■ EXERCISE DETAILS: Copy every line that mentions the word "empty".

■ DATA FOR PROCESSING:
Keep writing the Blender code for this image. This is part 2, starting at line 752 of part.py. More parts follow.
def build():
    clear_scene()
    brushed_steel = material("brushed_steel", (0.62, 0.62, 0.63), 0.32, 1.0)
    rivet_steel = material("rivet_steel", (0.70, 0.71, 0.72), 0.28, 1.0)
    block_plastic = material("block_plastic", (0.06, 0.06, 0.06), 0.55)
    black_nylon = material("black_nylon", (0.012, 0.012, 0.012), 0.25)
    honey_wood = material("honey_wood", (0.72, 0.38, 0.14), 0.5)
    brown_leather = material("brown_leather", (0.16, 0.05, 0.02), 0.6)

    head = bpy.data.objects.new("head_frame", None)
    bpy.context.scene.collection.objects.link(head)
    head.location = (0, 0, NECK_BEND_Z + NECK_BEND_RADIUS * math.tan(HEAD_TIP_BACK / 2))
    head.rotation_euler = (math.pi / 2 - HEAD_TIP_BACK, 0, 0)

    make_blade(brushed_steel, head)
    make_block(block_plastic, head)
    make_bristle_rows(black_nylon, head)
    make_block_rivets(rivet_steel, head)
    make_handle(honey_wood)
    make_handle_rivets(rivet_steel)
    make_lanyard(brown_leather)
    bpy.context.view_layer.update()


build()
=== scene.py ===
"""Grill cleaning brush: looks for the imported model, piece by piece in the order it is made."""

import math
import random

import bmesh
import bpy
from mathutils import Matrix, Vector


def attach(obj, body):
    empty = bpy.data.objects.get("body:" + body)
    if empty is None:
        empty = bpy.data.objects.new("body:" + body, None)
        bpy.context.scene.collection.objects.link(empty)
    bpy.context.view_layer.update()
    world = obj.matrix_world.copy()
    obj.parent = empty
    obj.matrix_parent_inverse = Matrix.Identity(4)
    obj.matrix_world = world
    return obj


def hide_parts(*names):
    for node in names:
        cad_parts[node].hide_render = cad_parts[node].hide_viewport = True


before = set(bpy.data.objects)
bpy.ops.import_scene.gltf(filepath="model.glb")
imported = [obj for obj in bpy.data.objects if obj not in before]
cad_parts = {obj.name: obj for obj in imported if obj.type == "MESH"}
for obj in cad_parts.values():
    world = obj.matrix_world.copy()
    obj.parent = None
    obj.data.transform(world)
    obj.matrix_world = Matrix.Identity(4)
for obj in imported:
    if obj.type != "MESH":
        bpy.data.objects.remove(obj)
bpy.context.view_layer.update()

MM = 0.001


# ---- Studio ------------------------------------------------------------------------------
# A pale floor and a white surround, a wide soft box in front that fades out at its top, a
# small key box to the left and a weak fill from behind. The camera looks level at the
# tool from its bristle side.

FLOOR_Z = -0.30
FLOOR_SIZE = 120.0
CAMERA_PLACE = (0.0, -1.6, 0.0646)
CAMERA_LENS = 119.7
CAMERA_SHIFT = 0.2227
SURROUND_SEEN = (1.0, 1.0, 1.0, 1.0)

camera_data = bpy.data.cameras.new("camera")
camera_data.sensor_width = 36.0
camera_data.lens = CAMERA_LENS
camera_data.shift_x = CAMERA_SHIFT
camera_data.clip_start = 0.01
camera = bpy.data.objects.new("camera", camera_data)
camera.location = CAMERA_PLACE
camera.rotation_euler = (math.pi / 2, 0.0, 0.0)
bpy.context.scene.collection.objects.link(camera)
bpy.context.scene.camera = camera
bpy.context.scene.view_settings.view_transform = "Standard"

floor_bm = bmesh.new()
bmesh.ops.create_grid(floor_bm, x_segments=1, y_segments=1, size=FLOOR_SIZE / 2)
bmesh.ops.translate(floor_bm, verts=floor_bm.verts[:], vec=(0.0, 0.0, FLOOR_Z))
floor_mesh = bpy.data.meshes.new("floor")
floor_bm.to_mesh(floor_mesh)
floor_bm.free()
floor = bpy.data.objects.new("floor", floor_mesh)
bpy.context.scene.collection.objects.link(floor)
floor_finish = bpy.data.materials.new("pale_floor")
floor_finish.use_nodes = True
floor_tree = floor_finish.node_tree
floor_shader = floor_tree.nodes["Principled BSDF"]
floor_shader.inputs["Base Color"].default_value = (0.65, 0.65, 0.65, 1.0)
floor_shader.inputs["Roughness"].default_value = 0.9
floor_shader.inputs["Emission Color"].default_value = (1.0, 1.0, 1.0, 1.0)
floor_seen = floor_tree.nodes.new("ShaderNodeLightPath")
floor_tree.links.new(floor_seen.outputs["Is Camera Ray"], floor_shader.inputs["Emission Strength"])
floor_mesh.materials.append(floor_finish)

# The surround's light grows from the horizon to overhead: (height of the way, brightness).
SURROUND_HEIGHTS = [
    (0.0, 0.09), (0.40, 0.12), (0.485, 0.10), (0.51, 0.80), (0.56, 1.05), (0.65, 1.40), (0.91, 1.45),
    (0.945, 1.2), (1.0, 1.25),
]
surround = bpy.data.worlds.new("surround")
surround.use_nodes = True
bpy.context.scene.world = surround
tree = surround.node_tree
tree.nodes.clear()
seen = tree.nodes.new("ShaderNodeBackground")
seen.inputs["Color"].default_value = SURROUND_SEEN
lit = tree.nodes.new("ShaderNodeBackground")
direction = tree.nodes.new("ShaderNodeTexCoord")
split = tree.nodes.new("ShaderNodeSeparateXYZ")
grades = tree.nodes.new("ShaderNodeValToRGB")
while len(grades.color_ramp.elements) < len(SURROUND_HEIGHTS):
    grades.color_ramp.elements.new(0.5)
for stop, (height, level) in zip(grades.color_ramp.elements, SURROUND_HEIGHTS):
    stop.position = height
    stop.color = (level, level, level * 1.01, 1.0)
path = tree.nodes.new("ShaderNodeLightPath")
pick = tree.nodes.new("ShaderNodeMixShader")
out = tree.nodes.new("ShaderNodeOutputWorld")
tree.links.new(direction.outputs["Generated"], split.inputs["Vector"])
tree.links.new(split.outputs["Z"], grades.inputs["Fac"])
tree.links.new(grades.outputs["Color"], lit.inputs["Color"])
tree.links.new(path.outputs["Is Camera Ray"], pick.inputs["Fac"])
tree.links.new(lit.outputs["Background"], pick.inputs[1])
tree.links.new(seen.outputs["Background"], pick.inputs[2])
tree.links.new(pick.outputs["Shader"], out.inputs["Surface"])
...
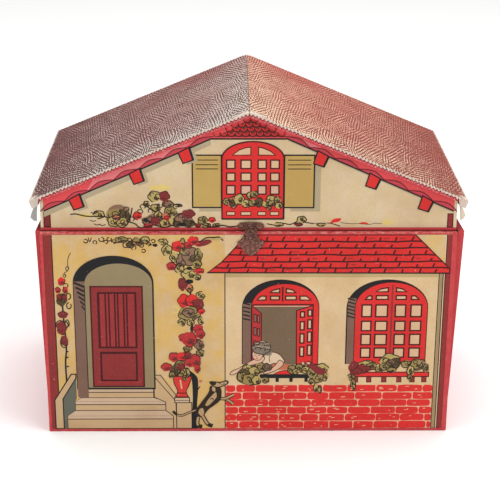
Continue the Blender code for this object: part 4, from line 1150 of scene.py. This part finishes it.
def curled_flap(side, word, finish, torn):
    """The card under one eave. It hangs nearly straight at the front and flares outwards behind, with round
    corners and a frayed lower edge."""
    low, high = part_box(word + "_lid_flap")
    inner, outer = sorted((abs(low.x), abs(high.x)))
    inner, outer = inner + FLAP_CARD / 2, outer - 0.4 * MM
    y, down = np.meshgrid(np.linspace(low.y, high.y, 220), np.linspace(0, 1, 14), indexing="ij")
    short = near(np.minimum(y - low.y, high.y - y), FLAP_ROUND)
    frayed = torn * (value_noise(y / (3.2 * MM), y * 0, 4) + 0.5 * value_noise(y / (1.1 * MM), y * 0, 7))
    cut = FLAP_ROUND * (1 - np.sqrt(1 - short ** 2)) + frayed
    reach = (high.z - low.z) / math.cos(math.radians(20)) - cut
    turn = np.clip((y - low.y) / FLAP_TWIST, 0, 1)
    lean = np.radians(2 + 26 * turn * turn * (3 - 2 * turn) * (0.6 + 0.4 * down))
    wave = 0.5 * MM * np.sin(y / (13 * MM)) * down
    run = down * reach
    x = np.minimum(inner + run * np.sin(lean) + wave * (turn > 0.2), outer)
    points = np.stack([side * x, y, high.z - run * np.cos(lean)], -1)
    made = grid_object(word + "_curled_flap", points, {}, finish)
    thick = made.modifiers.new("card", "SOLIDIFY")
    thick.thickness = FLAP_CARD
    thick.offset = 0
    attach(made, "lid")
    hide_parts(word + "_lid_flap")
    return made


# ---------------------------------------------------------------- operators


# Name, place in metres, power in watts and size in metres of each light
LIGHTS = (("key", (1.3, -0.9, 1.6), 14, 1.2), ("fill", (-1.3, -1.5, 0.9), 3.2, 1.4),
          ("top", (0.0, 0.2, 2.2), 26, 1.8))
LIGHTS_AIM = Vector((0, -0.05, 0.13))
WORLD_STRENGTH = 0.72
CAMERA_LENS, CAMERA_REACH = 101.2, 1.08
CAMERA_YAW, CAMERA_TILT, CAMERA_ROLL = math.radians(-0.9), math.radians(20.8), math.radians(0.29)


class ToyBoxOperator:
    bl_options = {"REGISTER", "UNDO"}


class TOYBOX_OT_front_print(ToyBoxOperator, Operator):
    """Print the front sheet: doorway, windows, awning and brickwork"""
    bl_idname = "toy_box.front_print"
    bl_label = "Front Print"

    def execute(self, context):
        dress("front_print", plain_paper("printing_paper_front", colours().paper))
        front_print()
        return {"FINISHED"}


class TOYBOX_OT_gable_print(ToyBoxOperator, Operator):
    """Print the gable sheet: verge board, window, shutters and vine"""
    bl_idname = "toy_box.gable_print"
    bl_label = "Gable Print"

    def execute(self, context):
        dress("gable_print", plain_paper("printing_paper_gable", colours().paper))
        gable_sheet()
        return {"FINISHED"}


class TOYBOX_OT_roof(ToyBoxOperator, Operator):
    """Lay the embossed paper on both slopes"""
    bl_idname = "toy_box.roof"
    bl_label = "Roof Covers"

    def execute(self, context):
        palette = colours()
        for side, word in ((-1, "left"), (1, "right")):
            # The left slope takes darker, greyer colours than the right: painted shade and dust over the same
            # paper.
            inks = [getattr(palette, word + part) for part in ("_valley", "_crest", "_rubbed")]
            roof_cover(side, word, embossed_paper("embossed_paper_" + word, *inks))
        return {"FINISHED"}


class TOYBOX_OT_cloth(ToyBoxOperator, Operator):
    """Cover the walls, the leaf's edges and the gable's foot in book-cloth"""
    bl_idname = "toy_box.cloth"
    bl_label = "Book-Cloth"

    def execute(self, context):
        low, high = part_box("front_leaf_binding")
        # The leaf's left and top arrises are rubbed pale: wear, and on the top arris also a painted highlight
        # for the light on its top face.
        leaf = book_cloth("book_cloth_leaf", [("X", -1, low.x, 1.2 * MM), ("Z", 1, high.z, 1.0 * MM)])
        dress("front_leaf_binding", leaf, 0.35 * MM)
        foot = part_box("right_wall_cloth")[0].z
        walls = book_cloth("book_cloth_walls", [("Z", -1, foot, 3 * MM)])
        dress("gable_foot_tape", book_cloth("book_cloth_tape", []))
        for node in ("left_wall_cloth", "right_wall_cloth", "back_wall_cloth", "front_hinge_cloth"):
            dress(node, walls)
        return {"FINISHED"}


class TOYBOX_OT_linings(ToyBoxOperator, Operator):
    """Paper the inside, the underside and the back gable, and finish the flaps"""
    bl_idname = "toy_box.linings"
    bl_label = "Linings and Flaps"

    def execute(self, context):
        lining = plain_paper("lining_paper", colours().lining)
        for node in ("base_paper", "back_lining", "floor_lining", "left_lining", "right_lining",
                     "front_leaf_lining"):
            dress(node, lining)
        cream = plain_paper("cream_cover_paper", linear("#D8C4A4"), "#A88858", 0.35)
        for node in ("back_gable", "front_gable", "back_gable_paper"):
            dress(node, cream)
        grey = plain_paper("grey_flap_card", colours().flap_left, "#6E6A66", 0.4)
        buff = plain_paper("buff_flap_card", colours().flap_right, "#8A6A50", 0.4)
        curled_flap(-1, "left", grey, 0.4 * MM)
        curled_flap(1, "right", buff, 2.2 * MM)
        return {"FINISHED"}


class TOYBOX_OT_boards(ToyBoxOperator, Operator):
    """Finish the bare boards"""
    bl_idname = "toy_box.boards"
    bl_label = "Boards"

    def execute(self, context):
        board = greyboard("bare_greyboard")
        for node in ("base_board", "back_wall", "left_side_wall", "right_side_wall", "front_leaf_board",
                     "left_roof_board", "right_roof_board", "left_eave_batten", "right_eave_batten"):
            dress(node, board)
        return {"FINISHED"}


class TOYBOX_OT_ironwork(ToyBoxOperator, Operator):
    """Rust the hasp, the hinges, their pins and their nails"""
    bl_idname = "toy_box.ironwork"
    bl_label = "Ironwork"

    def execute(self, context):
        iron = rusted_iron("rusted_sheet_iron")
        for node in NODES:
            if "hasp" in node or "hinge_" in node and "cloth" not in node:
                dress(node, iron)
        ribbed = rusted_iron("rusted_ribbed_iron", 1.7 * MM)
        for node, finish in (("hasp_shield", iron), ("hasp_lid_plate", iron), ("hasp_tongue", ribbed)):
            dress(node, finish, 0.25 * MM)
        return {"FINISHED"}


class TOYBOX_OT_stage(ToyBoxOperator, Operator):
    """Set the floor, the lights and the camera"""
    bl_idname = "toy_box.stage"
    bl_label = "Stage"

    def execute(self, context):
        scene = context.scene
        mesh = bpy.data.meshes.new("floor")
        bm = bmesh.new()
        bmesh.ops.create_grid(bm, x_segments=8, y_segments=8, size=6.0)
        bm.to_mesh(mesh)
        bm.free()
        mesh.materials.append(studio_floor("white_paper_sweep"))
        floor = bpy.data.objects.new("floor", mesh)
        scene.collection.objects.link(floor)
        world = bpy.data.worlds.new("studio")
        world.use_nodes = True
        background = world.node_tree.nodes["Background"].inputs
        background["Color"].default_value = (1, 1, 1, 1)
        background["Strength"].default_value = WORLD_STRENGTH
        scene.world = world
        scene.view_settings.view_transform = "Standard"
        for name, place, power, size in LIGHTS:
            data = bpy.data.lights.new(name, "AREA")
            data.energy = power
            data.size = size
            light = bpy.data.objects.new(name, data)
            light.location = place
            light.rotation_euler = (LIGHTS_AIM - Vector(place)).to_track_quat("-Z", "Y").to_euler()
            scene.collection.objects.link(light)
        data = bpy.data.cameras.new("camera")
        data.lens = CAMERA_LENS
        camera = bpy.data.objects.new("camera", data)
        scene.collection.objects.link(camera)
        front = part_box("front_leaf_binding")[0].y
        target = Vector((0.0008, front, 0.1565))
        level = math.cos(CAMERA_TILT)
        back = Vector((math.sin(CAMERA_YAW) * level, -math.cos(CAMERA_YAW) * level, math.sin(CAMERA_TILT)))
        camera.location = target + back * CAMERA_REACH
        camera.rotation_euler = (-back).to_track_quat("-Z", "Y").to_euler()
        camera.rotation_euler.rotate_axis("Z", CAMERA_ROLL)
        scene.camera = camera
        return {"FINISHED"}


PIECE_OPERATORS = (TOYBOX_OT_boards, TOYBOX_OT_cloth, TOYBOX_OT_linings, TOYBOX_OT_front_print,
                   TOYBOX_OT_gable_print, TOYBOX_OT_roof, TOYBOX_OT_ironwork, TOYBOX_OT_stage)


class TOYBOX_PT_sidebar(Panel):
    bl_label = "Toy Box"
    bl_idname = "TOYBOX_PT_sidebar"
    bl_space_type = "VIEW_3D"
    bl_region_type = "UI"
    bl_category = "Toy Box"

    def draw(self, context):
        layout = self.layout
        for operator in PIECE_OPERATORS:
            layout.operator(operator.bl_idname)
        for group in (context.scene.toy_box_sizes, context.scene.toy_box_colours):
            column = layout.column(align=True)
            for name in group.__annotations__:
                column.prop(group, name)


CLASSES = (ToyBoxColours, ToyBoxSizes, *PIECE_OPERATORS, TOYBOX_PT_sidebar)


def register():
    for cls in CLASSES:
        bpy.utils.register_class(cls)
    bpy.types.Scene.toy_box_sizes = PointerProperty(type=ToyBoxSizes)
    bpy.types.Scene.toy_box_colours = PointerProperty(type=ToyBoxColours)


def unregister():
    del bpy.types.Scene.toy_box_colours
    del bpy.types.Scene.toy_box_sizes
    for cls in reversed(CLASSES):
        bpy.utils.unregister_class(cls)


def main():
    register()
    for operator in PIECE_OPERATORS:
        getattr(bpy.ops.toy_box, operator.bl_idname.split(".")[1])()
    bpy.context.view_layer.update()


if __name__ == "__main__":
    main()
--
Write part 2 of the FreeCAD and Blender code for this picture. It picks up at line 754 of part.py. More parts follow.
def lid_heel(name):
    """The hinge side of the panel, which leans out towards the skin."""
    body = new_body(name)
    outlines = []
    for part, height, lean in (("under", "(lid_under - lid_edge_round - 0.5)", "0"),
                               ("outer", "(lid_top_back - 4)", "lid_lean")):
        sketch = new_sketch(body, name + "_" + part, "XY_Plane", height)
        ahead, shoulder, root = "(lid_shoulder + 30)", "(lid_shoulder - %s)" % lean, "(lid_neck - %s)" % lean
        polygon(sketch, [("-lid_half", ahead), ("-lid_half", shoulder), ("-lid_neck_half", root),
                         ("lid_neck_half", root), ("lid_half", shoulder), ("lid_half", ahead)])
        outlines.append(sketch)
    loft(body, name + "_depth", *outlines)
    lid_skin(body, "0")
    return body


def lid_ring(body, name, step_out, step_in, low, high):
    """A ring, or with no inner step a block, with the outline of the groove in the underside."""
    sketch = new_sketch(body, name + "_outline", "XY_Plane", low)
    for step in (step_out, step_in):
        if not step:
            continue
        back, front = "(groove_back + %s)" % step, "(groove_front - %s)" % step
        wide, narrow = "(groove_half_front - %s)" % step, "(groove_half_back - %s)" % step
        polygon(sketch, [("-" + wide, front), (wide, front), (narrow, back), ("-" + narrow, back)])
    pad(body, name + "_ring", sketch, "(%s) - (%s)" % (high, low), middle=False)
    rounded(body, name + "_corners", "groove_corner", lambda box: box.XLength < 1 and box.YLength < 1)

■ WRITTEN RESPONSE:
    empty = bpy.data.objects.get("body:" + body)
    if empty is None:
        empty = bpy.data.objects.new("body:" + body, None)
        bpy.context.scene.collection.objects.link(empty)
    obj.parent = empty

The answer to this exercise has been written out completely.